Hazard: Potential for strangulation/entanglement injuries. The toy industry has voluntary standards requiring strings on playpen or crib toys to be less than 12 inches in length. This pull-toy’s cord measures 26 inches. This toy is intended for “infants” and recommended for children “over 12 months,” and is a prime candidate for cribs and playpens.

Meadow Mystery Play-A-Sound Book With A Cuddly Pooh

Hazard: Potential for choking injuries. A soft Winnie-the-Pooh doll sold, sold with a book, has a cloth mask which, once removed, poses a potential choking hazard. The package states that the toy has been safety tested for children “18 months+,” but the tag attached to Pooh states that it is “[r]ecommended for all age groups.”

Extreme Spiral Copters

Hazard: Potential for eye injuries. Children “Ages 5 and Up” are encouraged to launch the copter projectile into the air with an elastic band, in a fashion similar to a slingshot. Cautions include “DO NOT SUBSTITTUE THE SUPPLIED COPTER WITH ANY OTHER PROJECTILE” and “DO NOT AIM AT EYES OR FACE”.

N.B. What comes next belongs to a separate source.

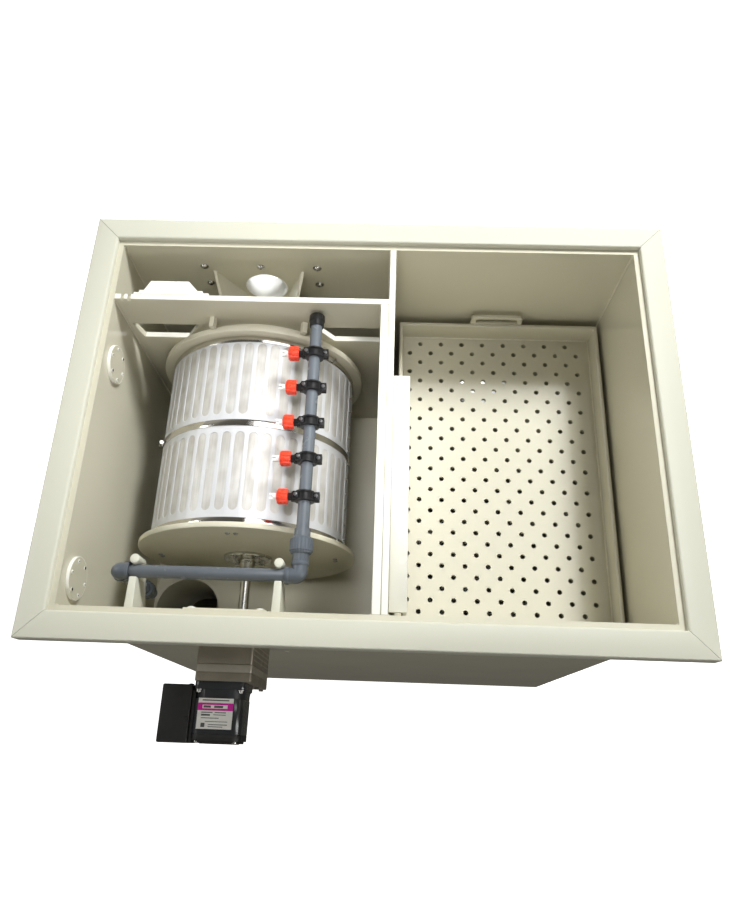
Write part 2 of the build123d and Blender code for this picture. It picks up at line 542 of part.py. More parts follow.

Ninja Battle Gear – Michelangelo

Hazard: Potential for blunt impact injuries. This line of toys encourages children to wield weapons while pretending to be a ninja. Michelangelo’s “Nunchaku”, recommended for children 4 years and older, consists of two long plastic handles connected by a plastic chain. The manufacturer describes the toy as a “Kick-butt signature weapon.” There are no cautions or warnings relating to potential impact injuries.